Making a Murder Look Like an Accident
This strategy puts readers and the sleuth on their mettle because there may, at first, be no evidence that there was even a crime. Unless it can be proven that a crime was committed, there can’t be a thorough police investigation, and certainly not an arrest. So the sleuth is often challenged by a crime that looks like an accident. For example, in Louise Penny’s Still Life, Jane Neal is out one morning on a woodland trail near the small Québec town of Three Pines. With a flurry of arrows, she’s killed in what looks at first like a horrible bow-hunting accident. In fact, that’s what Inspector Armand Gamache thinks at first when he’s called to the scene. Soon, though, he begins to believe that Jane Neal was murdered, and the more he investigates, the more he realizes that some people in this supposedly peaceful town are keeping some very dark secrets.
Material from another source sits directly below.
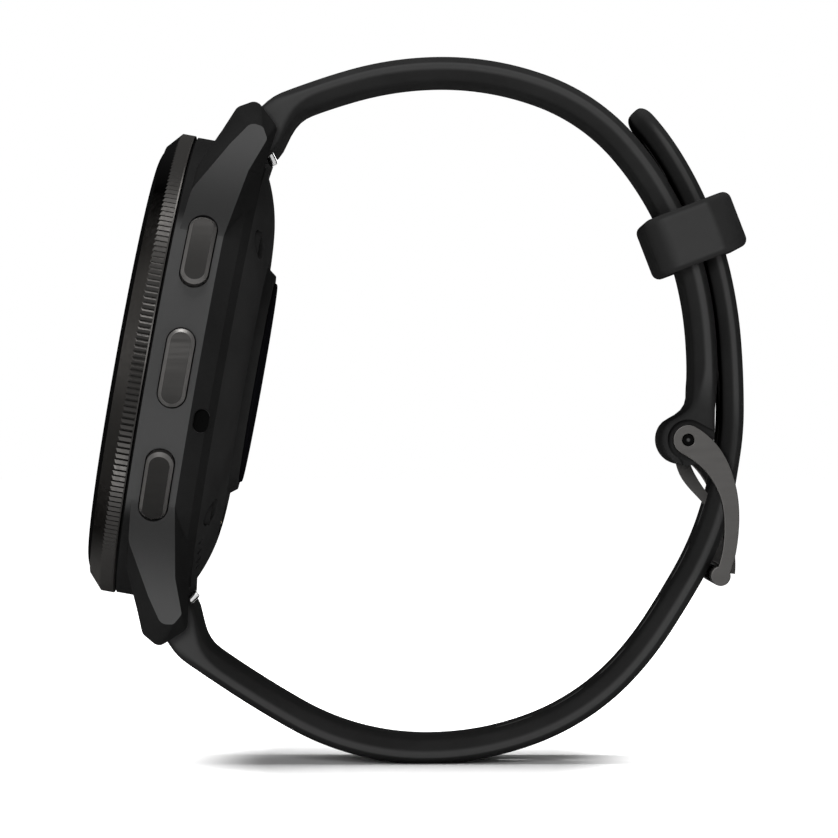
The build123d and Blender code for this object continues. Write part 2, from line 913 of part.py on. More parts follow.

In Charlotte MacLeod’s The Withdrawing Room, there’s also an example of what looks like an accident – at least at first. Sarah Kelling has had to open her Boston brownstone to lodgers. She soon assembles a motley crew of eccentric boarders, including Augustus Quiffen. It’s not long before Quiffen earns everyone’s hearty dislike. He’s obnoxious, overly inquisitive and complaining. One day, Quiffen has a fatal fall under a subway, and the police think it’s an accident. The next day, though, Sarah has a visit from a woman who calls herself Mary Smith. She tells Sarah that she saw someone push Quiffen under the subway. She didn’t get a good look at the criminal, though, and there’s no real proof that this was a murder. It’s not until Sarah and her friend and lodger, art expert Max Bittersohn, look more closely into Quiffen’s life and death that they realize that Quiffen’s death was not an accident.
There are other things that can make a murder all the more challenging for the sleuth and the reader to solve. I’ve only had space to mention a few. Which strategies put you most on your mettle?